Even Septimus is eager to set out early the next day and put some distance between himself and the spooky fishing village. Mully is disappointed when Ginny has not caught up to them by mid-day, and later in the afternoon confesses his concern about her to Septimus. It is agreed to send Mully and James back to the hill from which they had sent Ginny off to fly home the previous day, and to catch back up with the group when she finally appears.
The group continues on to the next town, where children playing along the road recognize a potential circus troupe and bombard them with questions as they ride into the central square. It’s a thriving town of a couple thousand inhabitants [whose name I have forgotten so let’s call it Gelvad.] As soon as they arrive, however, they are accosted by an official who is friendly but informs them of strict regulations regarding street performers. They are pointed towards a large green space near the center of town and assigned a place to camp with stabling facilities available nearby. They later meet the mayor who negotiates an appropriate fee (considerably less than his original larcenous offer thanks to Septimus’ negotiating skills) and slots them in for a performance on the following morning in the same general picnic area near the campground.
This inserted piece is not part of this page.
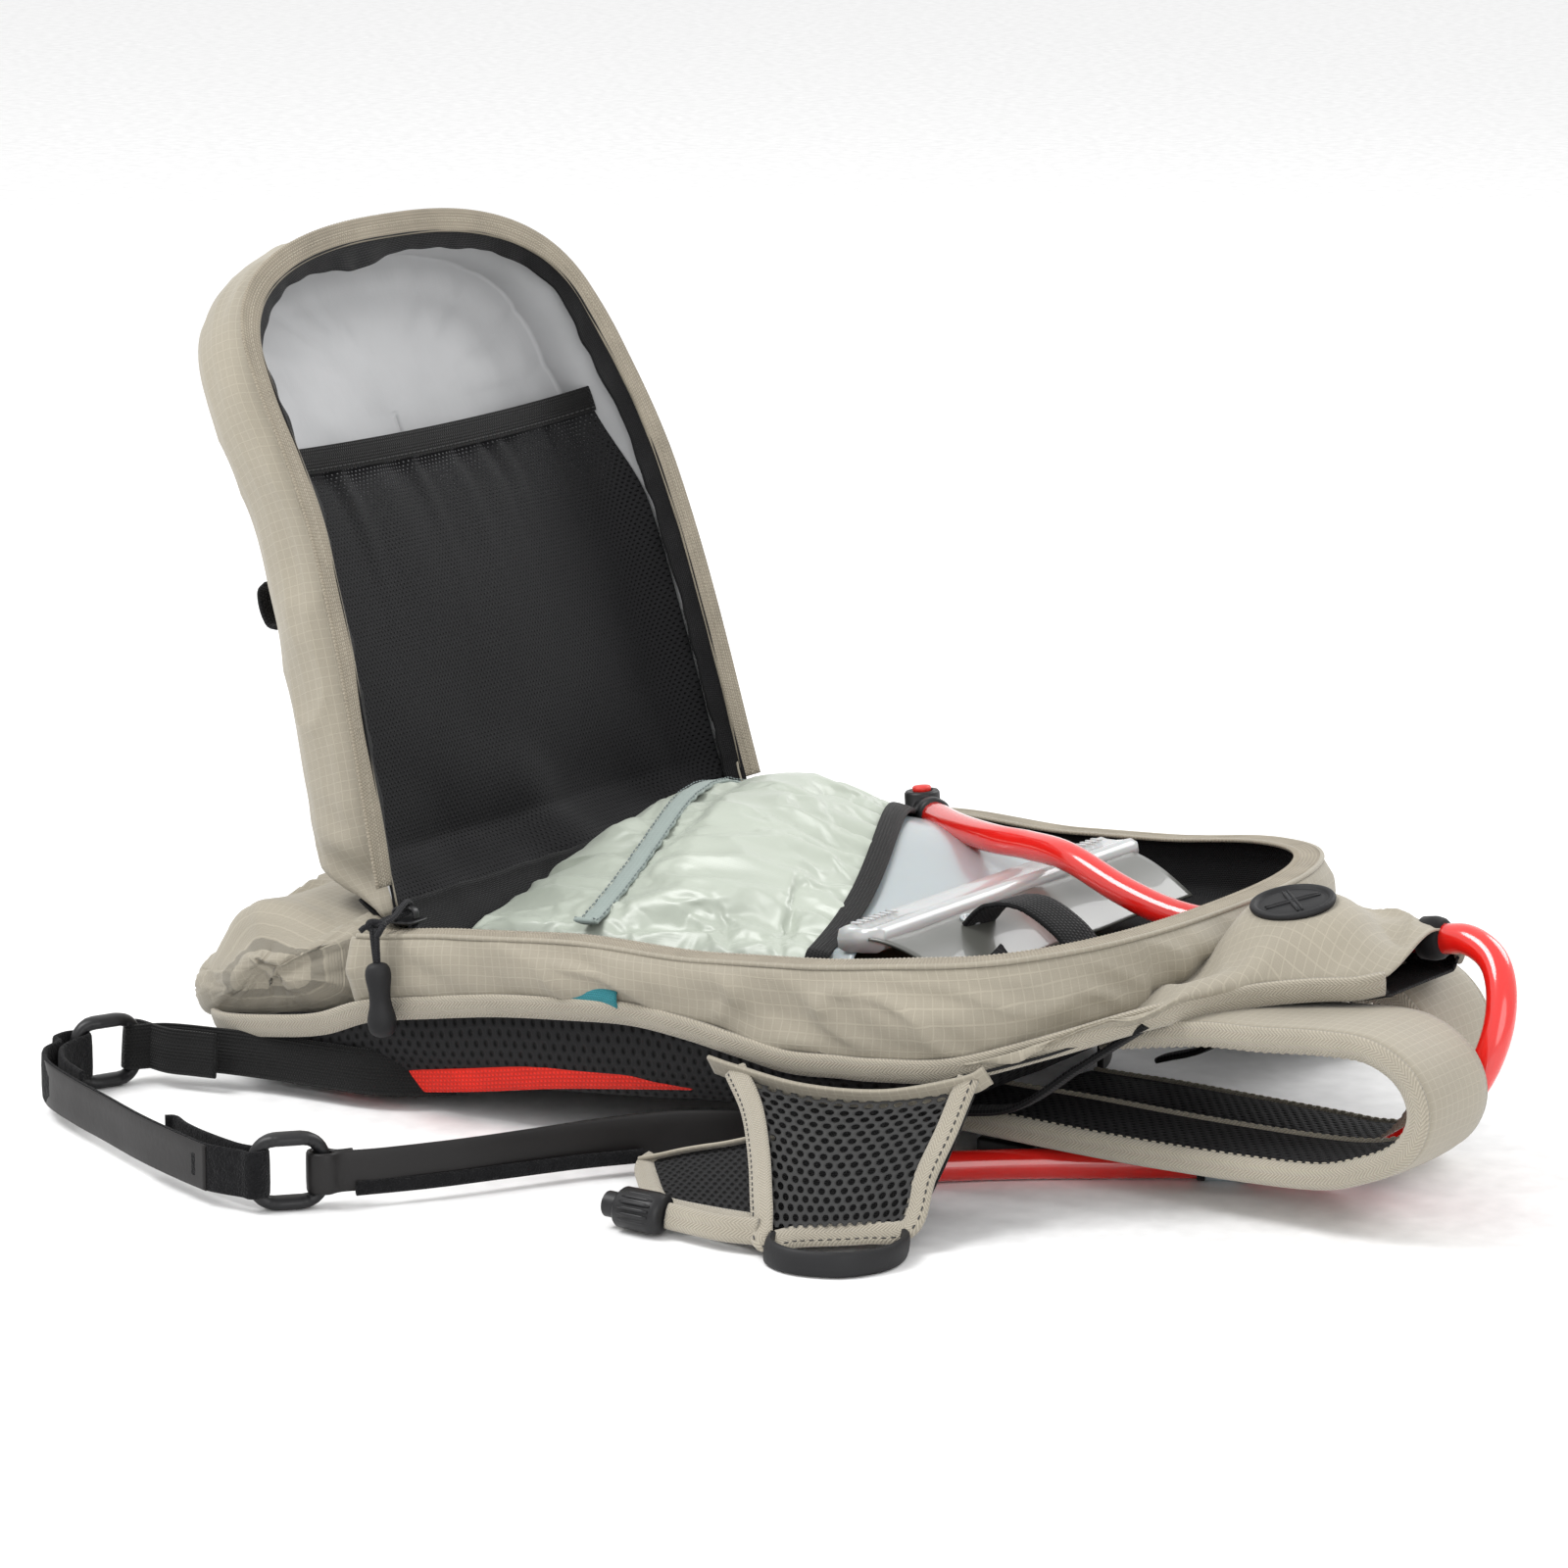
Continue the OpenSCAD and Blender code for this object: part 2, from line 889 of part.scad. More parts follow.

Septimus hits the town pub and is soon serenading the locals and promoting the coming performance, quite warming to the roll of itinerant troupe master. Only one group of travelers at a table in the corner appear uninterested in his approach: four serious-looking men hunched over their ales and a rather more receptive youth who watches the room and does not seem as deeply engaged with the conversation at his table. At some point the rest of our companions come into the tavern as well and speak among themselves, letting Septimus do his thing and bask in the attention.